| Collected material |

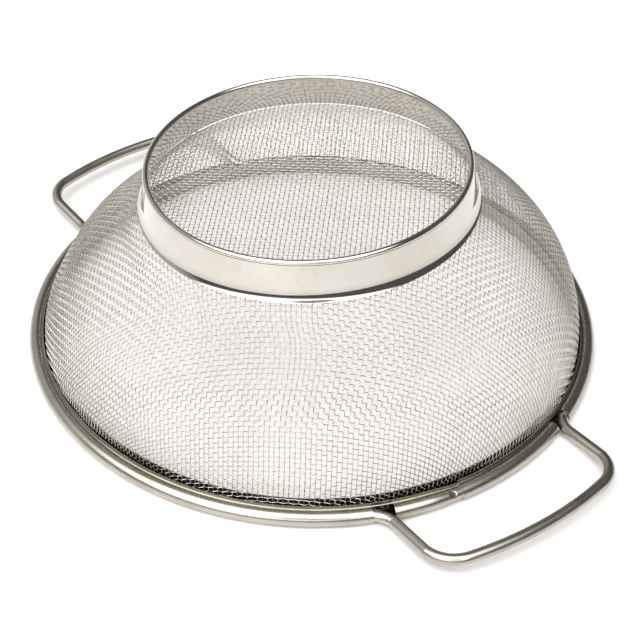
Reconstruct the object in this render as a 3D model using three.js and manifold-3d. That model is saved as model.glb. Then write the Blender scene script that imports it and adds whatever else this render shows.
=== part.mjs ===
// Wire-cloth strainer, rim down and foot ring up: a woven steel bowl bound into a rolled rim strip,
// two bent-wire handles whose tails run inside the rim's bead, and a foot ring spot-welded to the cloth.
// Millimetres, +Z up. The origin is the centre of the plane that the rim rests on, and +X points to the
// handle beside the rim's lap seam.
import * as THREE from "three";
import { mergeVertices } from "three/addons/utils/BufferGeometryUtils.js";
import Module from "manifold-3d";

const wasm = await Module();
wasm.setup();

const DEGREE = Math.PI / 180;

// Rim strip: folded over the edge of the cloth and rolled into a bead outside it.
const RIM_RADIUS = 120;
const RIM_SHEET = 0.4;
const BEAD_OUTER = 3.05;
const BEAD_MIDDLE = BEAD_OUTER - RIM_SHEET / 2;
const BEAD_RADIUS = RIM_RADIUS - BEAD_OUTER;
const BEAD_HEIGHT = BEAD_OUTER;
const INNER_LEG_RADIUS = 112.3;
const INNER_LEG_TOP = [111.65, 8.2];
const OUTER_LEG_RADIUS = 114.2;
const OUTER_LEG_TOP = 6.6;
const FOLD_RADIUS = 0.8;
const REVERSE_FOLD = 0.45;
const RIM_SEGMENTS = 72;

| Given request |
Copy all of the data. Keep every word exactly as it is.

| Task output |
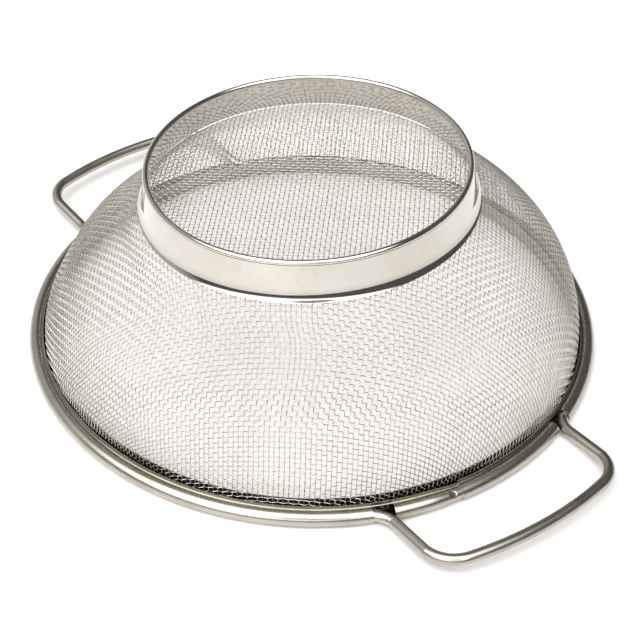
Reconstruct the object in this render as a 3D model using three.js and manifold-3d. That model is saved as model.glb. Then write the Blender scene script that imports it and adds whatever else this render shows.
=== part.mjs ===
// Wire-cloth strainer, rim down and foot ring up: a woven steel bowl bound into a rolled rim strip,
// two bent-wire handles whose tails run inside the rim's bead, and a foot ring spot-welded to the cloth.
// Millimetres, +Z up. The origin is the centre of the plane that the rim rests on, and +X points to the
// handle beside the rim's lap seam.
import * as THREE from "three";
import { mergeVertices } from "three/addons/utils/BufferGeometryUtils.js";
import Module from "manifold-3d";

const wasm = await Module();
wasm.setup();

const DEGREE = Math.PI / 180;

// Rim strip: folded over the edge of the cloth and rolled into a bead outside it.
const RIM_RADIUS = 120;
const RIM_SHEET = 0.4;
const BEAD_OUTER = 3.05;
const BEAD_MIDDLE = BEAD_OUTER - RIM_SHEET / 2;
const BEAD_RADIUS = RIM_RADIUS - BEAD_OUTER;
const BEAD_HEIGHT = BEAD_OUTER;
const INNER_LEG_RADIUS = 112.3;
const INNER_LEG_TOP = [111.65, 8.2];
const OUTER_LEG_RADIUS = 114.2;
const OUTER_LEG_TOP = 6.6;
const FOLD_RADIUS = 0.8;
const REVERSE_FOLD = 0.45;
const RIM_SEGMENTS = 72;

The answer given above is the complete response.